Conservative Manifesto

The Conservative Party lists Net Zero as the tenth point in their manifesto, indicating a lower prioritization compared to the Liberal Democrats. Their plans include increasing offshore wind capacity, enhancing carbon capture and storage capabilities, and rapidly scaling up nuclear power with new projects. They aim to reach Net Zero equitably and plan to reduce green levies on household energy bills annually. Conservatives also propose reforming the Climate Change Committee and maintaining the energy price cap while supporting solar installations on brownfield sites.

Key Highlights:

  • Supporting the integration of ISSB standards and continuing the expansion of the TCFD mandate for corporate sustainability disclosure.
  • Reducing green levies and policy costs on bills below 2023 levels.
  • Proposing a parliamentary vote on the next phase of the UK’s Net Zero transition by 2050, with consultations from the Climate Change Committee.
  • Legislating to protect high-paying jobs in the industry and ensuring annual licensing rounds for North Sea oil and gas production.
  • Surpassing goals to become leaders in clean technology and supporting households moving forward.
  • Develop two large carbon capture clusters online by 2030 and progress to the next tranche of projects.

Labour Manifesto

Labour’s manifesto identifies making Britain a clean energy superpower as one of its initial missions, viewing the clean energy transition as a solution to the cost of living crisis. They accuse the Conservatives of failing to capitalize on the opportunities due to ideological reasons and inadequate energy security strategies, which became evident during the energy crisis caused by the Ukraine invasion. Labour criticizes the Conservatives for banning new onshore wind investments and not building new nuclear power stations. Their vision includes improving access to nature and promoting biodiversity.

Key Highlights:

  • Tripling solar power, quadrupling offshore wind, and doubling onshore wind by 2030.
  • Establishing a publicly owned corporation, Great British Energy, to provide power and reduce costs.
  • Ensuring a stricter regulatory framework that prioritizes consumers and attracts the necessary capital.
  • Creating new high-quality jobs in partnership with businesses and trade unions, making Britain a leader in sustainable energy.
  • The Warm Homes Plan to offer grants and low-interest loans for insulation and upgrades like solar panels and low-carbon heating.
  • Aligning the institutional policy-making structure with carbon limits and Net Zero objectives.
  • Imposing stricter regulations on failing water companies to ensure clean water.
  • Allocating £1 billion to accelerate carbon capture deployment.
  • Requiring FTSE 100 companies and UK-regulated financial institutions to develop and implement credible transition plans and report on pay gaps for people with disabilities and people of colour.


The major UK political parties hold divergent views on climate policy.
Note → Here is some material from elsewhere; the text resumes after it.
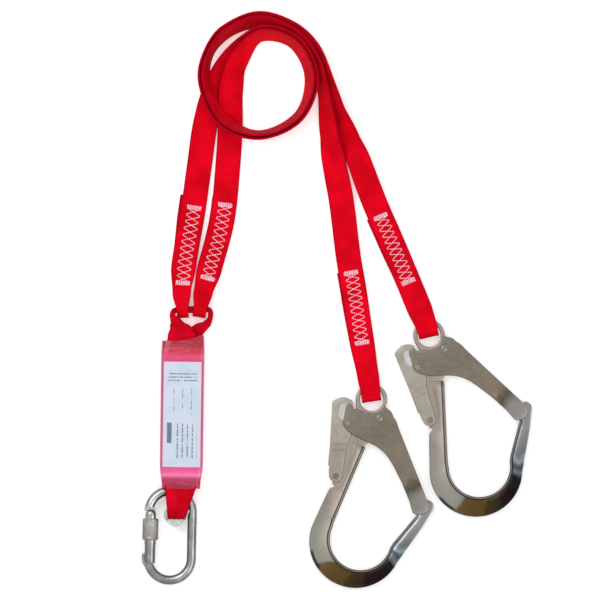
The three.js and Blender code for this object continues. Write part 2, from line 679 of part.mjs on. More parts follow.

The Conservatives, led by the current Prime Minister in Rishi Sunak, support new oil and gas projects and a gradual transition to renewable energy, emphasizing energy security and fiscal responsibility.

Labour, under Keir Starmer, advocates for substantial investments in renewable energy through a publicly owned company, aiming to boost the economy and significantly reduce emissions. Despite differences in rhetoric, both parties share fundamental goals of increasing renewable energy use and achieving Net Zero emissions by 2050.

Smaller parties like the Reform Party oppose renewable subsidies and the Net Zero target, while the Liberal Democrats, SNP, Greens,and Plaid Cymru generally support more aggressive climate policies.

Although there is a consensus on the need for climate action, the approaches and urgency levels vary, indicating potential future policy divisions that could be more significant than the current disagreements.

Environmentalists are concerned that these policy differences might lead to profound implications for the UK’s climate strategy.